*Your objective:* Copy out all lines that carry the word "empty".

**** Supplied information

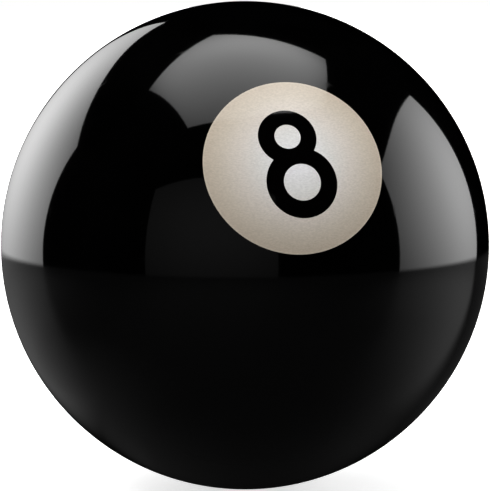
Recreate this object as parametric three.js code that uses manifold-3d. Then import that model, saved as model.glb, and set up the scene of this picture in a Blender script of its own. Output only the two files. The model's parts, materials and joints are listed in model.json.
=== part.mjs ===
// Numbered pool ball: a solid cast-resin sphere with a round number disc let into each end of
// one diameter, and a figure 8 let into each disc. Every outer face lies on the same sphere.
// Millimetres, +Z up, origin at the centre of the ball, which rests on its lowest point.
import * as THREE from 'three';
import { mergeVertices } from 'three/addons/utils/BufferGeometryUtils.js';
import Module from 'manifold-3d';

// Ball
const BALL_DIAMETER = 57.15;
const BALL_RADIUS = BALL_DIAMETER / 2;

// Number disc: a round plug standing in a flat-bottomed pocket
const DISC_RADIUS = 9.83;
const DISC_DEPTH = 5.0;

// Figure 8: two rings that share a stroke at the waist, measured from the disc's centre
const UPPER_RING_HEIGHT = 3.01;
const UPPER_RING_OUTER = 3.19;
const UPPER_RING_INNER = 1.42;
const LOWER_RING_HEIGHT = -2.3;
const LOWER_RING_OUTER = 3.89;
const LOWER_RING_INNER = 2.02;
const NUMERAL_DEPTH = 2.5;

// How the ball lies: the number axis swings round from -Y, lifts, and the 8 leans over
const HEADING = THREE.MathUtils.degToRad(12.1);
const LIFT = THREE.MathUtils.degToRad(24.0);
const LEAN = THREE.MathUtils.degToRad(12.4);

// Clearance between an inlay and its pocket
const FIT_GAP = 0.25;

// Smoothness of the faceted surfaces
const ROUND_SEGMENTS = 64;
const BODY_ARC_DIVISIONS = 15;
const DOME_ARC_DIVISIONS = 3;
const NUMERAL_ARC_DIVISIONS = 20;

const wasm = await Module();
wasm.setup();

// Turns a closed profile of (radius, height) points round the number axis, local +Z.
function turned(profile) {
  const geometry = new THREE.LatheGeometry(profile, ROUND_SEGMENTS);
  geometry.rotateX(Math.PI / 2);
  return geometry;
}

// Welds a closed surface and drops the collapsed triangles left where it meets its axis.
function welded(geometry) {
  geometry.deleteAttribute('normal');
  geometry.deleteAttribute('uv');
  const merged = mergeVertices(geometry, 1e-5);
  const kept = [];
  const index = merged.index.array;
  for (let i = 0; i < index.length; i += 3) {
    const [a, b, c] = [index[i], index[i + 1], index[i + 2]];
    if (a !== b && b !== c && c !== a) {
      kept.push(a, b, c);
    }
  }
  merged.setIndex(kept);
  return merged;
}

// Makes a solid that can be cut and joined from a closed surface.
function solid(geometry) {
  const closed = welded(geometry);
  return new wasm.Manifold(new wasm.Mesh({
    numProp: 3,
    vertProperties: new Float32Array(closed.attributes.position.array),
    triVerts: new Uint32Array(closed.index.array),
  }));
}

// Gives a cut solid back as a surface.
function surface(manifold) {
  const mesh = manifold.getMesh();
  const geometry = new THREE.BufferGeometry();
  geometry.setAttribute('position', new THREE.BufferAttribute(mesh.vertProperties, 3));
  geometry.setIndex(new THREE.BufferAttribute(mesh.triVerts, 1));
  geometry.computeVertexNormals();
  return geometry;
}

function resin(color, roughness) {
  return new THREE.MeshStandardMaterial({ color, roughness, metalness: 0 });
}

function piece(name, geometry, material) {
  const mesh = new THREE.Mesh(geometry, material);
  mesh.name = name;
  return mesh;
}

// Angle above the equator at which the sphere has a given radius about the number axis.
function rimAngle(radius) {
  return Math.acos(radius / BALL_RADIUS);
}

// The black sphere with one flat-bottomed pocket at each end of the number axis.
function ballBody() {
  const floor = BALL_RADIUS - DISC_DEPTH;
  const rim = rimAngle(DISC_RADIUS);
  const profile = new THREE.Path();
  profile.moveTo(0, -floor);
  profile.lineTo(DISC_RADIUS, -floor);
  profile.absarc(0, 0, BALL_RADIUS, -rim, rim, false);
  profile.lineTo(DISC_RADIUS, floor);
  profile.lineTo(0, floor);
  return welded(turned(profile.getPoints(BODY_ARC_DIVISIONS)));
}

// A round plug of a given radius under the ball's outer face, down to a given depth.
function domedPlug(radius, depth) {
  const profile = new THREE.Path();
  profile.moveTo(0, BALL_RADIUS - depth);
  profile.lineTo(radius, BALL_RADIUS - depth);
  profile.absarc(0, 0, BALL_RADIUS, rimAngle(radius), Math.PI / 2, false);
  return solid(turned(profile.getPoints(DOME_ARC_DIVISIONS)));
}

// Outline of the figure 8, drawn in by an inset on every side.
function figureEight(inset) {
  const upper = UPPER_RING_OUTER - inset;
  const lower = LOWER_RING_OUTER - inset;
  const between = UPPER_RING_HEIGHT - LOWER_RING_HEIGHT;
  const rise = (between ** 2 + lower ** 2 - upper ** 2) / (2 * between);
  const waist = Math.sqrt(lower ** 2 - rise ** 2);
  const lowerTurn = Math.atan2(rise, waist);
  const upperTurn = Math.atan2(rise - between, waist);
  const outline = new THREE.Shape();
  outline.absarc(0, UPPER_RING_HEIGHT, upper, upperTurn, Math.PI - upperTurn, false);
  outline.absarc(0, LOWER_RING_HEIGHT, lower, Math.PI - lowerTurn, 2 * Math.PI + lowerTurn, false);
  const counters = [
    [UPPER_RING_HEIGHT, UPPER_RING_INNER + inset],
    [LOWER_RING_HEIGHT, LOWER_RING_INNER + inset],
  ];
  for (const [height, radius] of counters) {
    const counter = new THREE.Path();
    counter.absarc(0, height, radius, 0, 2 * Math.PI, true);
    outline.holes.push(counter);
  }
  return outline;
}

// The figure 8 as a straight-sided block that runs out past the ball's outer face.
function figureEightBlock(inset, depth) {
  const geometry = new THREE.ExtrudeGeometry(figureEight(inset), {
    depth: 2 * depth,
    bevelEnabled: false,
    curveSegments: NUMERAL_ARC_DIVISIONS,
  });
  geometry.translate(0, 0, BALL_RADIUS - depth);
  return solid(geometry);
}

// The ivory plug with the figure 8 let into its face; the two islands stay part of it.
function numberDisc() {
  const plug = domedPlug(DISC_RADIUS - FIT_GAP, DISC_DEPTH - FIT_GAP);
  return surface(plug.subtract(figureEightBlock(0, NUMERAL_DEPTH)));
}

// The black figure 8, domed like the disc round it.
function numeral() {
  const depth = NUMERAL_DEPTH - FIT_GAP;
  const plug = domedPlug(DISC_RADIUS - FIT_GAP, DISC_DEPTH - FIT_GAP);
  return surface(plug.intersect(figureEightBlock(FIT_GAP, depth)));
}

// One end of the number axis: its disc and its numeral.
function numberedEnd(side) {
  const end = new THREE.Group();
  end.add(piece(`number_disc_${side}`, numberDisc(), resin(0xe4dccf, 0.12)));
  end.add(piece(`numeral_${side}`, numeral(), resin(0x0b0a0a, 0.1)));
  return end;
}

const ball = new THREE.Group();
ball.rotateZ(HEADING);
ball.rotateX(Math.PI / 2 - LIFT);
ball.rotateZ(LEAN);
ball.add(piece('ball_body', ballBody(), resin(0x060606, 0.06)));
ball.add(numberedEnd('front'));

const farEnd = numberedEnd('back');
farEnd.rotateY(Math.PI);
ball.add(farEnd);

const poolBall = new THREE.Group();
poolBall.add(ball);

export default poolBall;
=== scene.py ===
import json
import math

import bmesh
import bpy
from mathutils import Matrix, Vector


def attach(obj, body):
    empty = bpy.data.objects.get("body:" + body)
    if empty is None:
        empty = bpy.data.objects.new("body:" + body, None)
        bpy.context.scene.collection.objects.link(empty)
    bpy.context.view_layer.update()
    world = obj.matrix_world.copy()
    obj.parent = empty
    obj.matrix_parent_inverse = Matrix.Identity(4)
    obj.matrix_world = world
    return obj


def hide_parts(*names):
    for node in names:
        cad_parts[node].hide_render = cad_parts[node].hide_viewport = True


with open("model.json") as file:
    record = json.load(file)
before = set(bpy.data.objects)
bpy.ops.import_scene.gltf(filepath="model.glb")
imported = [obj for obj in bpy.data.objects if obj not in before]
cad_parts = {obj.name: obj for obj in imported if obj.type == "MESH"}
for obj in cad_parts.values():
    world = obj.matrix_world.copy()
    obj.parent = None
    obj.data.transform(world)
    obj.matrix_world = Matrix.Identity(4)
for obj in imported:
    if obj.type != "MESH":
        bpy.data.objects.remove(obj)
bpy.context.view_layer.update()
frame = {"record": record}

# ---------------------------------------------------------------------------------------------
# Ball body
# A solid sphere of black cast phenolic resin, ground true and polished all over. A shallow
# flat-bottomed pocket at each end of one diameter holds the number discs.

# The ball rests on its lowest point, one radius under its centre.
resting_point = frame["record"]["mounts"][0]["pos_m"]
BALL_RADIUS = -resting_point[2]
DISC_RADIUS = 0.00983
DISC_DEPTH = 0.005

# How the ball lies: the number axis swings round from -Y, lifts, and the 8 leans over.
HEADING = math.radians(12.1)
LIFT = math.radians(24.0)
LEAN = math.radians(12.4)

TURN_STEPS = 256
BODY_ARC_STEPS = 140
WELD_DISTANCE = 1e-7
ON_SPHERE_TOLERANCE = 2e-6

# Local +Z is the number axis and local +Y the top of the 8.
front_end = (
    Matrix.Rotation(HEADING, 4, "Z")
    @ Matrix.Rotation(math.pi / 2 - LIFT, 4, "X")
    @ Matrix.Rotation(LEAN, 4, "Z")
)
back_end = front_end @ Matrix.Rotation(math.pi, 4, "Y")


def height_on_ball(radius):
    """How far above the equator the ball has this radius about the number axis."""
    return math.sqrt(BALL_RADIUS**2 - radius**2)


def path_to(bm, start, radius, height):
    """Draws a straight edge of the profile to (radius, height) and returns its end."""
    end = bm.verts.new((radius, 0, height))
    bm.edges.new((start, end))
    return end


def arc_round(bm, start, centre, axis, angle, steps):
    """Draws an arc by turning a vertex about an axis, and returns its last vertex."""
    turned = bmesh.ops.spin(
        bm, geom=[start], cent=centre, axis=axis, angle=angle, steps=steps, use_merge=False
    )
    return next(item for item in turned["geom_last"] if isinstance(item, bmesh.types.BMVert))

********

*Written solution:*
    empty = bpy.data.objects.get("body:" + body)
    if empty is None:
        empty = bpy.data.objects.new("body:" + body, None)
        bpy.context.scene.collection.objects.link(empty)
    obj.parent = empty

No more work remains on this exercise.